__STATED TASK__.
Everything from the line containing "What bpy script" to the line containing "GROUND_TRIM = 0.0", both lines included, must be copied exactly; nothing else should be.

__SUPPLIED RECORDS__.
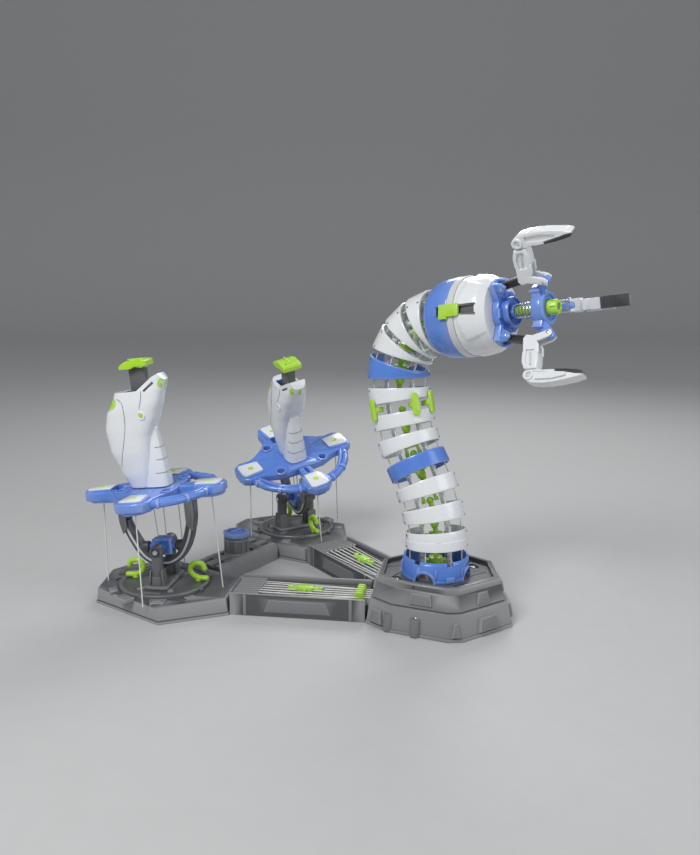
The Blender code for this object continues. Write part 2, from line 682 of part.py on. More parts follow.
==
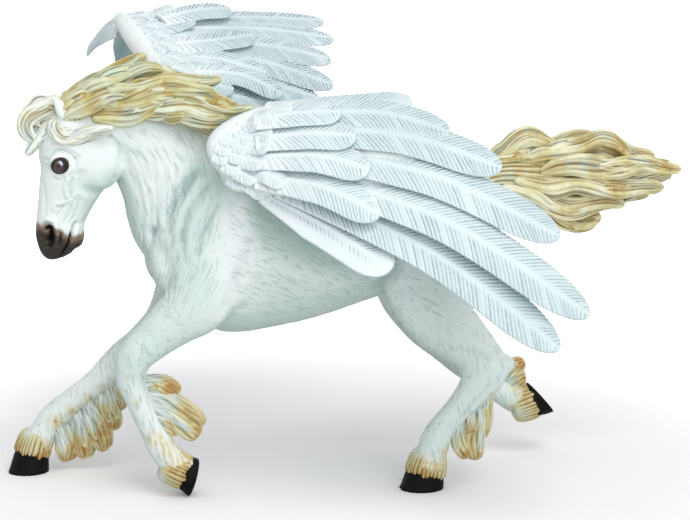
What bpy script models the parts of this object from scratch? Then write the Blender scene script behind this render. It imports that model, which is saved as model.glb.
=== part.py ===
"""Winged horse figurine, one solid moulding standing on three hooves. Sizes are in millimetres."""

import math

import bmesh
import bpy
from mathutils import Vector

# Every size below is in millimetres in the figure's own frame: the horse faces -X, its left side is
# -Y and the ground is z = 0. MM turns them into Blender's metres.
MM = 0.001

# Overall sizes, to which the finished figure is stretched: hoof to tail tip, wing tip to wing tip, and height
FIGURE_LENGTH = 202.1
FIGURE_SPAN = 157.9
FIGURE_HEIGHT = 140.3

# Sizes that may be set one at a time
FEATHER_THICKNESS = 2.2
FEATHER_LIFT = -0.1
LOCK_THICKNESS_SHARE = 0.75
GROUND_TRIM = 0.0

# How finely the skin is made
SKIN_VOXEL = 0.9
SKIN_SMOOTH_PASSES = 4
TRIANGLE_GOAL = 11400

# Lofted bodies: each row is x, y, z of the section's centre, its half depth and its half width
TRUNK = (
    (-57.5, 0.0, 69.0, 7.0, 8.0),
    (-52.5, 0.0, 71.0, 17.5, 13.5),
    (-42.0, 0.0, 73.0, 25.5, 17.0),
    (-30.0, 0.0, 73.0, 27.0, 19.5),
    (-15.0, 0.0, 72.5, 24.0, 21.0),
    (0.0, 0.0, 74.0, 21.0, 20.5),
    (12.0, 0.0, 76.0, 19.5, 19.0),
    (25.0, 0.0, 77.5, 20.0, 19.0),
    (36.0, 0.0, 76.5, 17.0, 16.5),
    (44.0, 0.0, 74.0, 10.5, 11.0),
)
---
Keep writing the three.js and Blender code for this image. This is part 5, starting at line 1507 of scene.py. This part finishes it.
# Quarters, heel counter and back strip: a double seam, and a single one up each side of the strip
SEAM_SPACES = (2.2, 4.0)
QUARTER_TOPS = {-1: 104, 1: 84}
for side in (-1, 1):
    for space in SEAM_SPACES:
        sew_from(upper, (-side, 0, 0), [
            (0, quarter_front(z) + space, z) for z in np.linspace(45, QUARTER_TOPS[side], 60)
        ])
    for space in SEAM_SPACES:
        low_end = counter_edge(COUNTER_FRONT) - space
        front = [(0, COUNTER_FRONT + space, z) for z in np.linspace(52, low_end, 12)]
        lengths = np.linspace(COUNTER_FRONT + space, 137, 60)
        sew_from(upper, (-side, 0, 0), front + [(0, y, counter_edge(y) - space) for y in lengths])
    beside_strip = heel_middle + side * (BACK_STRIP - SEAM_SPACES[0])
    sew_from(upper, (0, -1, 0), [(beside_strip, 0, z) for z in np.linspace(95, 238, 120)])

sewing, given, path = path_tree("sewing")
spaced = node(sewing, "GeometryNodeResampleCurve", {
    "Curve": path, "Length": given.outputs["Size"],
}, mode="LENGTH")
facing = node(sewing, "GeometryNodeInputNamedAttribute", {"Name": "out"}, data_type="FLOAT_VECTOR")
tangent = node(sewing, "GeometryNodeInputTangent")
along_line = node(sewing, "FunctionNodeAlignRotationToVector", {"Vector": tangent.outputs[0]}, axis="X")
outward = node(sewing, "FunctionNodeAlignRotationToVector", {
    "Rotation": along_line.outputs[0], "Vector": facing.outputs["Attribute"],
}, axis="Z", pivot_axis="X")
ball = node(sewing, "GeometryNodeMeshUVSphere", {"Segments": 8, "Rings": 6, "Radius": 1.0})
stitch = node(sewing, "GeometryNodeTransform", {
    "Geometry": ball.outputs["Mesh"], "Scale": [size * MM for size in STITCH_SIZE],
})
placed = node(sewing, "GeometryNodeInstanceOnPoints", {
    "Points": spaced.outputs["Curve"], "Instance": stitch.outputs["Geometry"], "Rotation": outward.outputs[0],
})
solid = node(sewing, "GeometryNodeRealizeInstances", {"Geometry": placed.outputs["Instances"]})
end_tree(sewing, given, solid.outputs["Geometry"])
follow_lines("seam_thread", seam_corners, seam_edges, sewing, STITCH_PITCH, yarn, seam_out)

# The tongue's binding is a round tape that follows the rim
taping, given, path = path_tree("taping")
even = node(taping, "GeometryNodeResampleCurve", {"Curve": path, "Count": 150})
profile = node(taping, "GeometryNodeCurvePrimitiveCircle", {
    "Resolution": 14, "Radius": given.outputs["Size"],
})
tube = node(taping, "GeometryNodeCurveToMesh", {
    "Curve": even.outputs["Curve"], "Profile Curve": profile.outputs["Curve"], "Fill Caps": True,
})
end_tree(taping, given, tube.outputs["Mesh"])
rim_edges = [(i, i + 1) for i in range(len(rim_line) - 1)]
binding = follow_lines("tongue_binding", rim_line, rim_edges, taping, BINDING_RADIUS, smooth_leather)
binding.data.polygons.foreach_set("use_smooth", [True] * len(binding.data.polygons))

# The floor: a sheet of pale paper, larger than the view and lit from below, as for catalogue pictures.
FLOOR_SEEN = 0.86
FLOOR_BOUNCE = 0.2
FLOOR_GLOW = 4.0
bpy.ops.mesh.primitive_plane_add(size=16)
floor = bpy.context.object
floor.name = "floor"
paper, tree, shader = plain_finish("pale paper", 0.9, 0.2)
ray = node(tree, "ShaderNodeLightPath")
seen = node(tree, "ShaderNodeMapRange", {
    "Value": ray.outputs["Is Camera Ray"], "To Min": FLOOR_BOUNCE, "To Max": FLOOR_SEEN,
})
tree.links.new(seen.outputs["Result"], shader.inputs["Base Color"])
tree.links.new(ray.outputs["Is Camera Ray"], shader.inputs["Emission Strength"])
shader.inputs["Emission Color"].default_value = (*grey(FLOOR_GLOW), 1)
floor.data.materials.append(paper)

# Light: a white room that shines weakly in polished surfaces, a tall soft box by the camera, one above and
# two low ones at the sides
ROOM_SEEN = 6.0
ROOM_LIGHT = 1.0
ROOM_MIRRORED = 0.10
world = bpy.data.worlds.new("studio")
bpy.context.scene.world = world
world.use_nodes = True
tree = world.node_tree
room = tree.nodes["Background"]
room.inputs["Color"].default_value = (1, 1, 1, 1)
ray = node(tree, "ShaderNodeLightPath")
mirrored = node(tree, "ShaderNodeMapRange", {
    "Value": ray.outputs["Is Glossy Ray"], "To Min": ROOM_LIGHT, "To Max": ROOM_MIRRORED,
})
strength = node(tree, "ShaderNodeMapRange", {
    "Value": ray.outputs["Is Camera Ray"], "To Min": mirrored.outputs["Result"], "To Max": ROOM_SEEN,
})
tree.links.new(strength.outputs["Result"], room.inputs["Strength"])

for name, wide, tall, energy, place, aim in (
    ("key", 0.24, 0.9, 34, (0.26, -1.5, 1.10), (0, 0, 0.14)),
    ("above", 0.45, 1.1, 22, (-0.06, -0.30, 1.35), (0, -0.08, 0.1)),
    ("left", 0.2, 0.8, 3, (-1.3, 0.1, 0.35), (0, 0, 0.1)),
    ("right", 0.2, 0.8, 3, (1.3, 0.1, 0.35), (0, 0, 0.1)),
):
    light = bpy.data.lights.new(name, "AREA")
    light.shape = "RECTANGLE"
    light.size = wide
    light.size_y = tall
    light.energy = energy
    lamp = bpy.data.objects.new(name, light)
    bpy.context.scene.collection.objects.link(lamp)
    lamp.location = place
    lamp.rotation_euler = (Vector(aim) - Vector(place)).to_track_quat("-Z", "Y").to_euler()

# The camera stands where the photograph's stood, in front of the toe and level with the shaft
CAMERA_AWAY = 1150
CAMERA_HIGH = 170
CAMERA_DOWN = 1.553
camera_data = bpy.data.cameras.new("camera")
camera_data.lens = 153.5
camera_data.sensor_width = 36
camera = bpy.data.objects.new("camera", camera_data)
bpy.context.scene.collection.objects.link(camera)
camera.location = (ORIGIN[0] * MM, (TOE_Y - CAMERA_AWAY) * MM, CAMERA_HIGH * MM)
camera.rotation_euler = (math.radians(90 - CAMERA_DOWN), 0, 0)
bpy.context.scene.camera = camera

__RESULT__.
What bpy script models the parts of this object from scratch? Then write the Blender scene script behind this render. It imports that model, which is saved as model.glb.
=== part.py ===
"""Winged horse figurine, one solid moulding standing on three hooves. Sizes are in millimetres."""

import math

import bmesh
import bpy
from mathutils import Vector

# Every size below is in millimetres in the figure's own frame: the horse faces -X, its left side is
# -Y and the ground is z = 0. MM turns them into Blender's metres.
MM = 0.001

# Overall sizes, to which the finished figure is stretched: hoof to tail tip, wing tip to wing tip, and height
FIGURE_LENGTH = 202.1
FIGURE_SPAN = 157.9
FIGURE_HEIGHT = 140.3

# Sizes that may be set one at a time
FEATHER_THICKNESS = 2.2
FEATHER_LIFT = -0.1
LOCK_THICKNESS_SHARE = 0.75
GROUND_TRIM = 0.0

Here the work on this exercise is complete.